Something happened in the blogging world that I had been inhabiting up until sometime around the end of last year. After two years of intense dedication suddenly the magic petered out. I even considered pulling out the stoppers and letting the air out of my own blog. Obviously I haven’t gone that far, but for some reason I have never been able to regain the momentum or enthusiasm I used to have. Maybe it is because I have tired of living vicariously in a digital world and have taken more and more to the world outside my door. I know that another part of the reason is that the close interaction with various like-minded bloggers, some of whom have become friends, seems to have evaporated. Even when I leave comments on many of their blogs or post my own essays there now rarely seems to be a response. People with whom I had had almost daily contact for those two years drifted away like autumn leaves.

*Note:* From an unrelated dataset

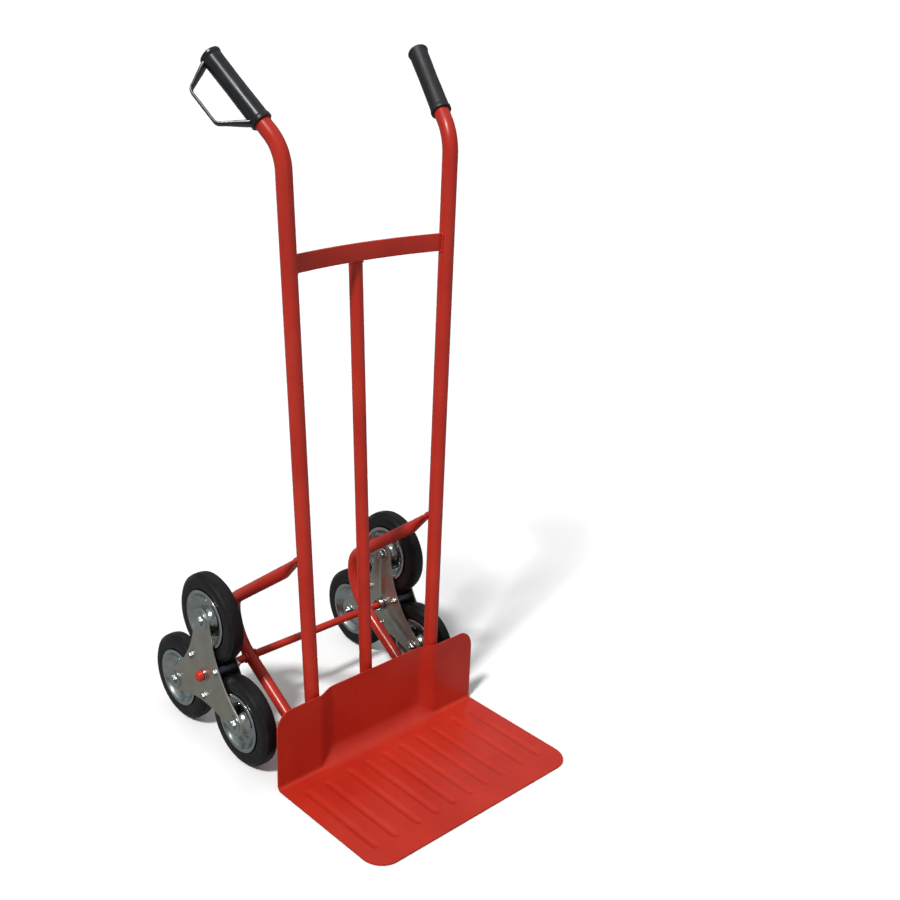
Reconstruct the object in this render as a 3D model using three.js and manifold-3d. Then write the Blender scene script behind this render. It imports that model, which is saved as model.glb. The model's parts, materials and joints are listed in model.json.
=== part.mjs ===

Losing this connection to these people has, though I have been unwilling to really acknowledge it, hurt quite a lot, in part because I’m not sure if it was something in my own actions or words that caused the dwindling of interest. Until recently I thought it was just me, but in speaking with and reading a few people it seems the waning magic spreads further than just my own fretting mind. Maria of Alembic mentioned to me in an e-mail that she sensed a dying out of interest in blogging, too. Anne of Under A Bell recently wrote about not feeling the magic any more. Several people I used to read religiously have closed shop and disappeared into substantiality. So it isn’t just me.
When I stare at the blog entry screen now so often it feels like narcissism, pretending to reach out into some kind of network, when really what I am staring at is an opaque mirror, not unlike that of the Evil Queen in Snow White. When the computer lures me often I cannot extricate myself, the cobwebs of interactivity drawing tight around the silence of my solitude and need to speak. It is hard to formulate the truth that in spite of the hours spent cranking out words no voice emanates from the opposite end.
Like Anne I’ve been retreating to books and handwritten journals (and hopefully hand-written letters, as I have promised some friends!) and daily waking at dawn to hunker down among the wild flowers and stock-still vitality of the sprouts in my garden, sometimes poking my camera lens among the leaves to record the lives of all those little creatures that go about their business with full-fledged abandon. I find that I’ve badly missed the chill of the dawn air, the slow drawing of the deep sky, the whisking of dove and duck wings past the edges of the roofs. And, of course the unmistakable gaze of the rising sun…
The blogging world opened lanes with people I would never have gotten to know or speak to without the internet. I still hope to get a chance to meet many of them in person some day. But when the voices begin to die away it is like the rain, I have to forget the effects of their singular passage, and perhaps I, myself, must learn to fade away. If there is one thing that the internet has taught me, it is that not only is life impermanent, but ultimately there is nothing you can touch, either.